Switching backwards and forth between time and place, Anonymous focuses on the Earl of Oxford (Rhys Ifans) from his teenage years to the important political position he holds in later life. Having always been a writer, Oxford has the passion drilled out of him by a puritan upbringing. Writing in secret, it is not until 40 years later his plays are on the stage. He realises plays are the best way to strategically weird the masses to his own political desires. Employing young Ben Jonson (Sebastian Armesto) to put on his plays under his name, Johnson feels unable to tarnish his bad name and leaves the task to none other than William Shakespeare – a drunkard, a cheat and a terrible actor.

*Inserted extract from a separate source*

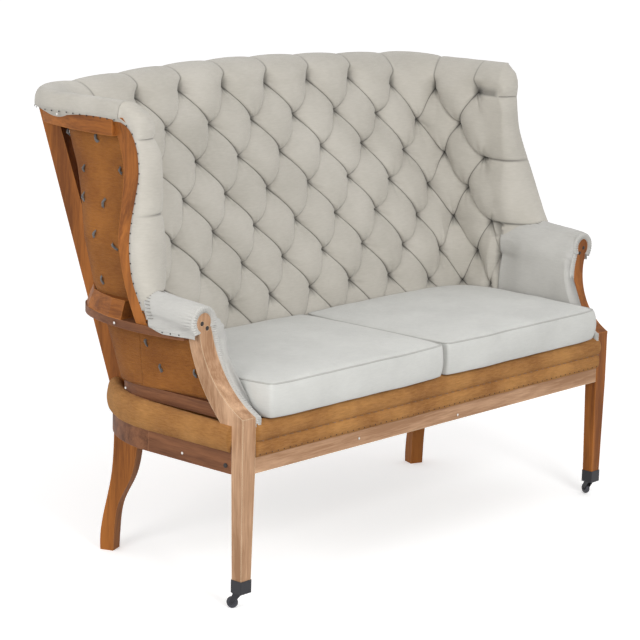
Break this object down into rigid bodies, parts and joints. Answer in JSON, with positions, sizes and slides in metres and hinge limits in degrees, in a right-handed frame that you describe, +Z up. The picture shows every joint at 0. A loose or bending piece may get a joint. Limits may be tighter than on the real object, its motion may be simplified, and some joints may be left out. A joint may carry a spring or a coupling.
{
  "type": "high back settee",
  "caption": "Winged high back settee shown part-upholstered: exposed beech frame and hessian outside, deep-buttoned linen inside, loose seat cushions, front casters.",
  "frame": {"origin": "middle of the footprint, on the floor", "axes": "+X along the seat to the settee's own left arm seen from behind (the viewer's right from the front), +Y to the back, +Z up"},
  "size_m": [1.5872, 0.858, 1.206],
  "materials": {
    "beech": "satin, oiled",
    "linen": "matte plain weave",
    "cushion_linen": "matte plain weave",
    "hessian": "coarse matte weave",
    "twine": "matte",
    "webbing": "matte",
    "spring_wire": "satin",
    "steel": "dull",
    "caster_iron": "matte black",
    "wheel_iron": "worn black"
  },
  "bodies": {
    "frame": {"arm_block_left": "beech", "arm_block_right": "beech", "arm_facing_left": "linen", "arm_facing_right": "linen", "arm_hessian_left": "hessian", "arm_hessian_right": "hessian", "arm_plank_left": "beech", "arm_plank_right": "beech", "arm_roll_left": "linen", "arm_roll_right": "linen", "back_buttons": "linen", "back_edge_roll": "hessian", "back_hessian": "hessian", "back_seat_rail": "beech", "back_stile_left": "beech", "back_stile_right": "beech", "caster_cup_left": "caster_iron", "caster_cup_right": "caster_iron", "corner_blocks": "beech", "corner_seat_rail_left": "beech", "corner_seat_rail_right": "beech", "crest_rail": "beech", "frame_bolts": "steel", "front_edge_roll": "hessian", "front_post_left": "beech", "front_post_right": "beech", "front_seat_rail": "beech", "inside_back": "linen", "inside_wing_left": "linen", "inside_wing_right": "linen", "lower_back_rail": "beech", "lower_side_rail_left": "beech", "lower_side_rail_right": "beech", "rear_post_left": "beech", "rear_post_right": "beech", "scroll_screws": "steel", "seat_braces": "beech", "seat_deck": "hessian", "seat_springs": "spring_wire", "seat_webbing": "webbing", "side_edge_roll_left": "hessian", "side_edge_roll_right": "hessian", "side_seat_rail_left": "beech", "side_seat_rail_right": "beech", "top_roll": "linen", "tuft_ties": "twine", "wing_hessian_left": "hessian", "wing_hessian_right": "hessian", "wing_post_left": "beech", "wing_post_right": "beech", "wing_roll_left": "linen", "wing_roll_right": "linen", "wing_top_rail_left": "beech", "wing_top_rail_right": "beech"},
    "caster_fork_left": {"caster_fork_left": "caster_iron"},
    "caster_wheel_left": {"caster_wheel_left": "wheel_iron"},
    "cushion_left": {"seat_cushion_left": "cushion_linen"},
    "caster_fork_right": {"caster_fork_right": "caster_iron"},
    "caster_wheel_right": {"caster_wheel_right": "wheel_iron"},
    "cushion_right": {"seat_cushion_right": "cushion_linen"}
  },
  "joints": [
    {"name": "caster_swivel_left", "type": "hinge", "parent": "frame", "child": "caster_fork_left", "pos_m": [-0.70075, -0.3915, 0.035], "axis": [0, 0, 1], "continuous": true},
    {"name": "caster_roll_left", "type": "hinge", "parent": "caster_fork_left", "child": "caster_wheel_left", "pos_m": [-0.70899, -0.3711, 0.0145], "axis": [-0.9272, -0.3746, 0], "continuous": true},
    {"name": "caster_swivel_right", "type": "hinge", "parent": "frame", "child": "caster_fork_right", "pos_m": [0.70075, -0.3915, 0.035], "axis": [0, 0, 1], "continuous": true},
    {"name": "caster_roll_right", "type": "hinge", "parent": "caster_fork_right", "child": "caster_wheel_right", "pos_m": [0.70899, -0.3711, 0.0145], "axis": [-0.9272, 0.3746, 0], "continuous": true},
    {"name": "cushion_lift_left", "type": "slide", "parent": "frame", "child": "cushion_left", "axis": [0, 0, 1], "range_m": [0, 0.25]},
    {"name": "cushion_lift_right", "type": "slide", "parent": "frame", "child": "cushion_right", "axis": [0, 0, 1], "range_m": [0, 0.25]}
  ]
}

I can hear the die-hard Shakespeare fans crying over this film, throwing popcorn at the screen with the horrid portrayal of what Emmerich thinks Shakespeare was truly like. Like any die-hard Shakespeare fan, I too want to deny the concept of Shakespeare as a fraud but the way this film was set up certainly offered up an intriguing notion. Driven by political struggles, tarnished with scandalous relations and family drama that would rival a night of Coronation Street, Anonymous paints a grim, gritty picture of the Tudors and the time in which some of the greatest works of literature was forged.
The film's story is told in a peculiar way that sort to grab your attention, but just left me lost Bookended by a modern day production of what seems to be the film (a curious device) the ‘live production within the film' fades to the film itself, plays out, and then returns to the modern day ‘production of the film' at the end, narrated by Derek Jacobi (interestingly one of the greatest Shakespearian actors).
Confused? I was too. But don't get too comfortable – there was more time travel. The introduction to the film was quickly followed by three different timelines in one, jumping backwards between the most recent historical timeline, and back another five years, before taking us back 40 years. The film then spent the next two hours between the ‘five years ago' and the '40 years ago', before doing an Inception style trick of bringing us back through the timeline layers to the most recent historical time and returning to present day. Whew.
With a host of different characters all not named or identified for at least 30 minutes, I spent the beginning of the film dazed, confused and with a mild case of motion sickness.
I'll admit Shakespeare is not everyone's favourite having had it stuffed down your throat for anyone that sat NCEA. But Anonymous was much more than just a film about Shakespeare. It tried to paint a picture of the time, when political unrest was in question and power struggles for the throne of Queen Elizabeth was a hot topic. However, there was too much all at once, and not enough focus pulled on one subject to warrant any historical lesson of the time or scandalous conclusion to the questions of Shakespeare's fraud. It trend to blend both but without any great success.
Filled with illicit scandals, interesting family relationships, and an intriguing idea that Shakespeare was nothing more than an idiot who could read but couldn't write, Anonymous had promise. However, it seemed to lack the real pizazz that could have elevated this film from straight to a DVD shelf to a blockbuster hit. Dizzying trips back through time, there was no effort to make us identify with the characters, and there wasn't enough Shakespeare to capture the die-hard fans.